Pivotal Estimation of Nonparametric Functions via Square-root Lasso

In a nonparametric linear regression model we study a variant of LASSO, called square-root LASSO, which does not require the knowledge of the scaling parameter $\sigma$ of the noise or bounds for it. This work derives new finite sample upper bounds for prediction norm rate of convergence, $\ell_1$-rate of converge, $\ell_\infty$-rate of convergence, and sparsity of the square-root LASSO estimator. A lower bound for the prediction norm rate of convergence is also established. In many non-Gaussian noise cases, we rely on moderate deviation theory for self-normalized sums and on new data-dependent empirical process inequalities to achieve Gaussian-like results provided log p = o(n^{1/3}) improving upon results derived in the parametric case that required log p = O(log n). In addition, we derive finite sample bounds on the performance of ordinary least square (OLS) applied tom the model selected by square-root LASSO accounting for possible misspecification of the selected model. In particular, we provide mild conditions under which the rate of convergence of OLS post square-root LASSO is not worse than square-root LASSO. We also study two extreme cases: parametric noiseless and nonparametric unbounded variance.
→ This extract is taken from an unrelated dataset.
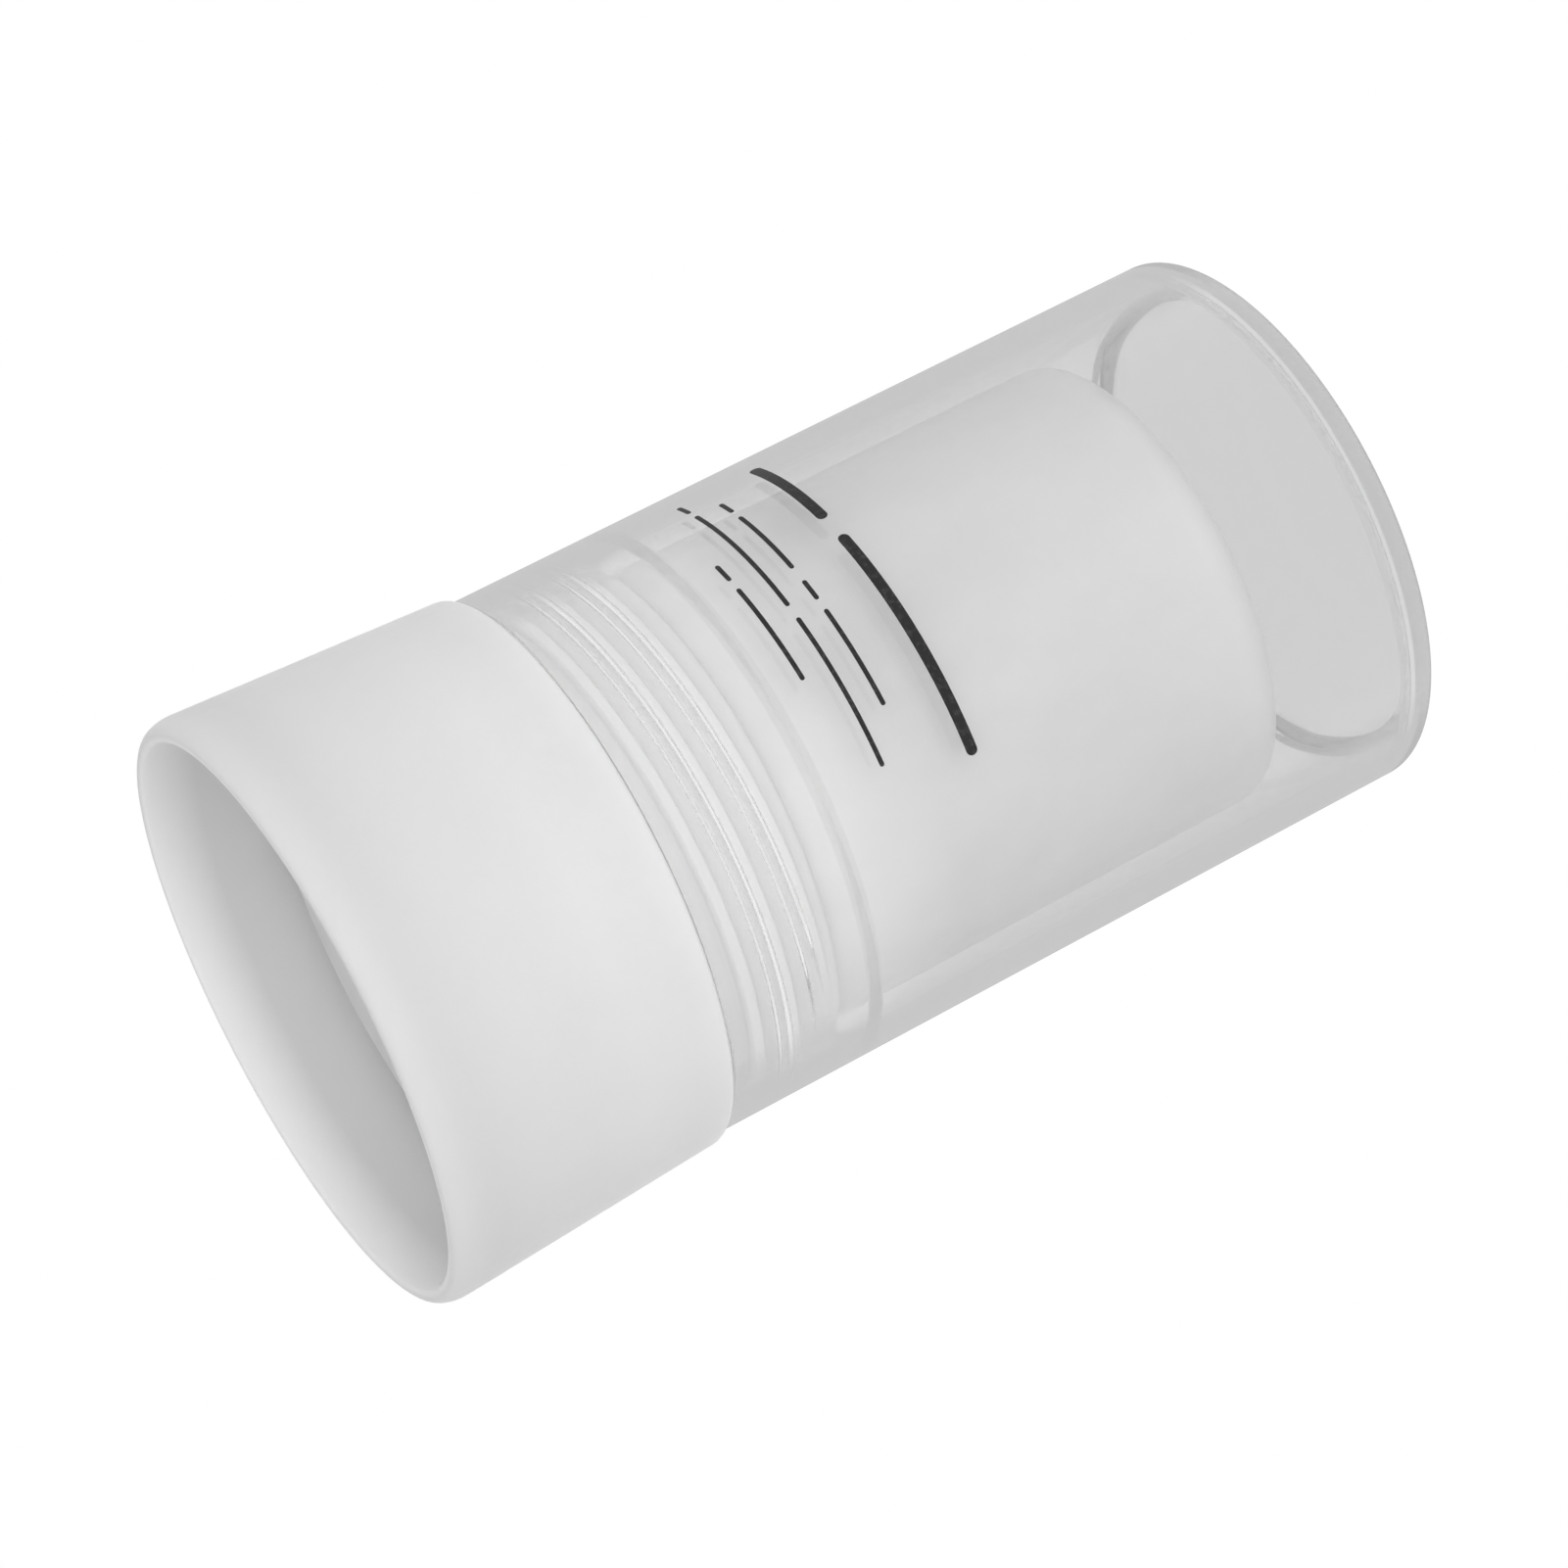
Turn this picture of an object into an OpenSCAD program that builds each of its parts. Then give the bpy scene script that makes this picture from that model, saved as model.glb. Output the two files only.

Square-root LASSO does have interesting theoretical guarantees for these two extreme cases. For the parametric noiseless case, differently than LASSO, square-root LASSO is capable of exact recovery. In the unbounded variance case it can still be consistent since its penalty choice does not depend on $\sigma$. Finally, we conduct Monte carlo experiments which show that the empirical performance of square-root LASSO is very similar to the performance of LASSO when $\sigma$ is known. We also emphasize that square-root LASSO can be formulated as a convex programming problem and its computation burden is similar to LASSO.